— WORK INSTRUCTIONS —
The data must be written out once more, precisely as given.

— SOURCE DATA —
+++++
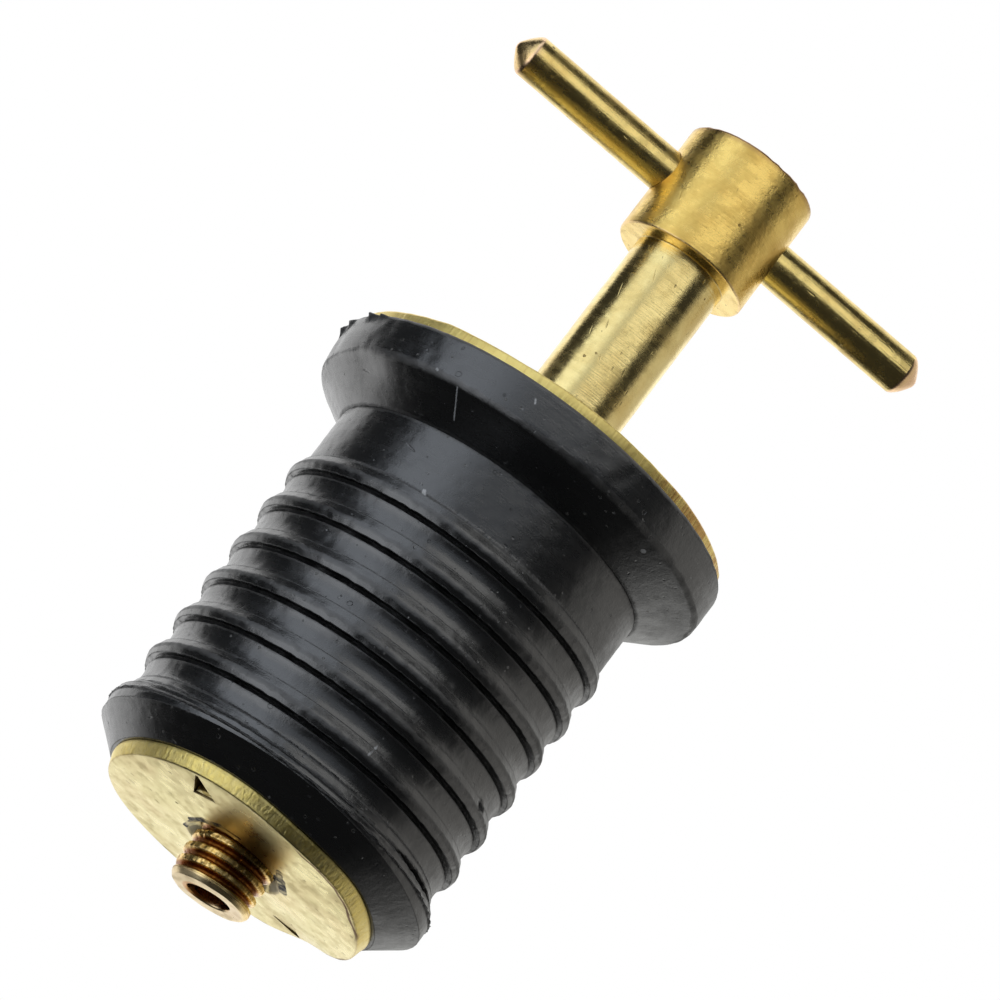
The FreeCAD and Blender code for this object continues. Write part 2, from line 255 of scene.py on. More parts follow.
def skin(name, grid, loop=False, poles=False):
    """A mesh object over a grid of rings, closed into a loop, or closed at both ends by a hub."""
    rows, segments, _ = grid.shape
    points = grid.reshape(-1, 3).tolist()
    faces = []
    last = rows if loop else rows - 1
    for row in range(last):
        faces += band(row * segments, ((row + 1) % rows) * segments, segments)
    if poles:
        for row in (0, rows - 1):
            points.append(grid[row].mean(axis=0).tolist())
            hub = len(points) - 1
            for spot in range(segments):
                following = (spot + 1) % segments
                faces.append((row * segments + spot, row * segments + following, hub))
    return solid_from(name, points, faces)


def solid_from(name, points, faces):
    """A mesh object with its faces turned outwards."""
    mesh = bpy.data.meshes.new(name)
    mesh.from_pydata(points, [], faces)
    shell = bmesh.new()
    shell.from_mesh(mesh)
    bmesh.ops.recalc_face_normals(shell, faces=shell.faces)
    shell.to_mesh(mesh)
    shell.free()
    piece = bpy.data.objects.new(name, mesh)
    bpy.context.scene.collection.objects.link(piece)
    return piece


def combine(piece, tool, operation):
    """Take the tool's volume out of the piece or add it, and delete the tool."""
    change = piece.modifiers.new("change", "BOOLEAN")
    change.object = tool
    change.operation = operation
    change.solver = "EXACT"
    graph = bpy.context.evaluated_depsgraph_get()
    made = bpy.data.meshes.new_from_object(piece.evaluated_get(graph))
    piece.modifiers.clear()
    piece.data = made
    bpy.data.objects.remove(tool)


def reshape(piece, change):
    """Move every point of a mesh: change takes and gives an array of places."""
    mesh = piece.data
    spots = np.zeros(len(mesh.vertices) * 3)
    mesh.vertices.foreach_get("co", spots)
    mesh.vertices.foreach_set("co", change(spots.reshape(-1, 3)).ravel())
    mesh.update()


CORNER_FROM = math.radians(4)
CORNER_FULL = math.radians(16)


def finish_mesh(piece, sharp_degrees=40.0):
    """Smooth shading with crisp corners, and what the finishes ask for at each point of the mesh.

    place_mm is its place in millimetres, edge is 1 on outer corners and hollow is 1 in inner ones.
    """
    mesh = piece.data
    shell = bmesh.new()
    shell.from_mesh(mesh)
    outer = np.zeros(len(shell.verts))
    inner = np.zeros(len(shell.verts))
    ends = []
    for line in shell.edges:
        first, second = line.verts[0].index, line.verts[1].index
        ends.append((first, second))
        bend = line.calc_face_angle_signed(0.0)
        for spot in (first, second):
            outer[spot] = max(outer[spot], bend)
            inner[spot] = max(inner[spot], -bend)
    shell.free()
    ends = np.array(ends)
    count = np.bincount(ends.ravel(), minlength=len(outer))
    mesh.shade_smooth()
    mesh.set_sharp_from_angle(angle=math.radians(sharp_degrees))
    spots = np.zeros(len(mesh.vertices) * 3)
    mesh.vertices.foreach_get("co", spots)
    place = mesh.attributes.new("place_mm", "FLOAT_VECTOR", "POINT")
    place.data.foreach_set("vector", spots / MM)
    for name, bends in (("edge", outer), ("hollow", inner)):
        share = step_up(bends, CORNER_FROM, CORNER_FULL)
        spread = np.bincount(ends[:, 0], share[ends[:, 1]], len(share))
        spread += np.bincount(ends[:, 1], share[ends[:, 0]], len(share))
        share = 0.6 * share + 0.4 * spread / count
        layer = mesh.attributes.new(name, "FLOAT", "POINT")
        layer.data.foreach_set("value", share)


# Rubber stopper
RUBBER_SEGMENTS = 296
LIP_CORNER = FOOT_LEVEL + BEVEL_HEIGHT
FLASH_LEVEL = LIP_CORNER + LIP_LAND + 0.12 * MM
RIBS_START = LIP_CORNER + LIP_LAND + LIP_RISE
CREASE_LEVEL = RIBS_START - 0.7 * MM
RIB_PITCH = GROOVE_LAND + RIB_HEIGHT
SLIT_RAISE = 0.3 * MM
BAND_FLARE = 0.15 * MM
BOW_SIDE = math.radians(-120)
CURL_SIDE = math.radians(-55)
SAG_SIDE = math.radians(-6)
DENT_SIDE = math.radians(33)
CRACK_SIDE = math.radians(-43)

# How far the plate sags at one side on its rubber and on its free face, and its other bends as
# (side, spread, how late towards the rim it starts, height)
SAG_ABOVE = 0.2 * MM
SAG_BELOW = 0.5 * MM
SAG_SPREAD = 0.95
SAG_START = 2.5
BENDS = [(BOW_SIDE, 1.5, 2, 0.8 * MM), (CURL_SIDE, 0.7, 4, 0.35 * MM), (DENT_SIDE, 0.4, 6, 0.3 * MM)]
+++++
— FINISHED TASK —
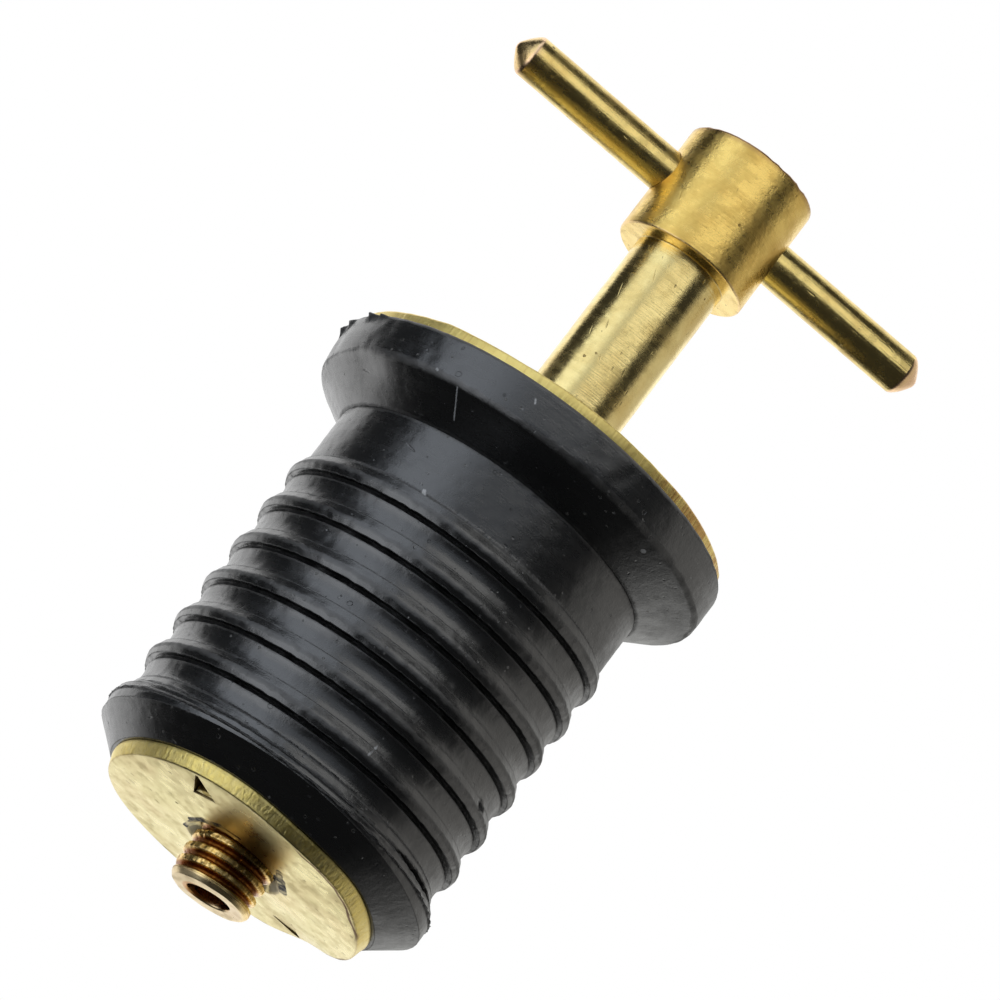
The FreeCAD and Blender code for this object continues. Write part 2, from line 255 of scene.py on. More parts follow.
def skin(name, grid, loop=False, poles=False):
    """A mesh object over a grid of rings, closed into a loop, or closed at both ends by a hub."""
    rows, segments, _ = grid.shape
    points = grid.reshape(-1, 3).tolist()
    faces = []
    last = rows if loop else rows - 1
    for row in range(last):
        faces += band(row * segments, ((row + 1) % rows) * segments, segments)
    if poles:
        for row in (0, rows - 1):
            points.append(grid[row].mean(axis=0).tolist())
            hub = len(points) - 1
            for spot in range(segments):
                following = (spot + 1) % segments
                faces.append((row * segments + spot, row * segments + following, hub))
    return solid_from(name, points, faces)


def solid_from(name, points, faces):
    """A mesh object with its faces turned outwards."""
    mesh = bpy.data.meshes.new(name)
    mesh.from_pydata(points, [], faces)
    shell = bmesh.new()
    shell.from_mesh(mesh)
    bmesh.ops.recalc_face_normals(shell, faces=shell.faces)
    shell.to_mesh(mesh)
    shell.free()
    piece = bpy.data.objects.new(name, mesh)
    bpy.context.scene.collection.objects.link(piece)
    return piece


def combine(piece, tool, operation):
    """Take the tool's volume out of the piece or add it, and delete the tool."""
    change = piece.modifiers.new("change", "BOOLEAN")
    change.object = tool
    change.operation = operation
    change.solver = "EXACT"
    graph = bpy.context.evaluated_depsgraph_get()
    made = bpy.data.meshes.new_from_object(piece.evaluated_get(graph))
    piece.modifiers.clear()
    piece.data = made
    bpy.data.objects.remove(tool)


def reshape(piece, change):
    """Move every point of a mesh: change takes and gives an array of places."""
    mesh = piece.data
    spots = np.zeros(len(mesh.vertices) * 3)
    mesh.vertices.foreach_get("co", spots)
    mesh.vertices.foreach_set("co", change(spots.reshape(-1, 3)).ravel())
    mesh.update()


CORNER_FROM = math.radians(4)
CORNER_FULL = math.radians(16)


def finish_mesh(piece, sharp_degrees=40.0):
    """Smooth shading with crisp corners, and what the finishes ask for at each point of the mesh.

    place_mm is its place in millimetres, edge is 1 on outer corners and hollow is 1 in inner ones.
    """
    mesh = piece.data
    shell = bmesh.new()
    shell.from_mesh(mesh)
    outer = np.zeros(len(shell.verts))
    inner = np.zeros(len(shell.verts))
    ends = []
    for line in shell.edges:
        first, second = line.verts[0].index, line.verts[1].index
        ends.append((first, second))
        bend = line.calc_face_angle_signed(0.0)
        for spot in (first, second):
            outer[spot] = max(outer[spot], bend)
            inner[spot] = max(inner[spot], -bend)
    shell.free()
    ends = np.array(ends)
    count = np.bincount(ends.ravel(), minlength=len(outer))
    mesh.shade_smooth()
    mesh.set_sharp_from_angle(angle=math.radians(sharp_degrees))
    spots = np.zeros(len(mesh.vertices) * 3)
    mesh.vertices.foreach_get("co", spots)
    place = mesh.attributes.new("place_mm", "FLOAT_VECTOR", "POINT")
    place.data.foreach_set("vector", spots / MM)
    for name, bends in (("edge", outer), ("hollow", inner)):
        share = step_up(bends, CORNER_FROM, CORNER_FULL)
        spread = np.bincount(ends[:, 0], share[ends[:, 1]], len(share))
        spread += np.bincount(ends[:, 1], share[ends[:, 0]], len(share))
        share = 0.6 * share + 0.4 * spread / count
        layer = mesh.attributes.new(name, "FLOAT", "POINT")
        layer.data.foreach_set("value", share)


# Rubber stopper
RUBBER_SEGMENTS = 296
LIP_CORNER = FOOT_LEVEL + BEVEL_HEIGHT
FLASH_LEVEL = LIP_CORNER + LIP_LAND + 0.12 * MM
RIBS_START = LIP_CORNER + LIP_LAND + LIP_RISE
CREASE_LEVEL = RIBS_START - 0.7 * MM
RIB_PITCH = GROOVE_LAND + RIB_HEIGHT
SLIT_RAISE = 0.3 * MM
BAND_FLARE = 0.15 * MM
BOW_SIDE = math.radians(-120)
CURL_SIDE = math.radians(-55)
SAG_SIDE = math.radians(-6)
DENT_SIDE = math.radians(33)
CRACK_SIDE = math.radians(-43)

# How far the plate sags at one side on its rubber and on its free face, and its other bends as
# (side, spread, how late towards the rim it starts, height)
SAG_ABOVE = 0.2 * MM
SAG_BELOW = 0.5 * MM
SAG_SPREAD = 0.95
SAG_START = 2.5
BENDS = [(BOW_SIDE, 1.5, 2, 0.8 * MM), (CURL_SIDE, 0.7, 4, 0.35 * MM), (DENT_SIDE, 0.4, 6, 0.3 * MM)]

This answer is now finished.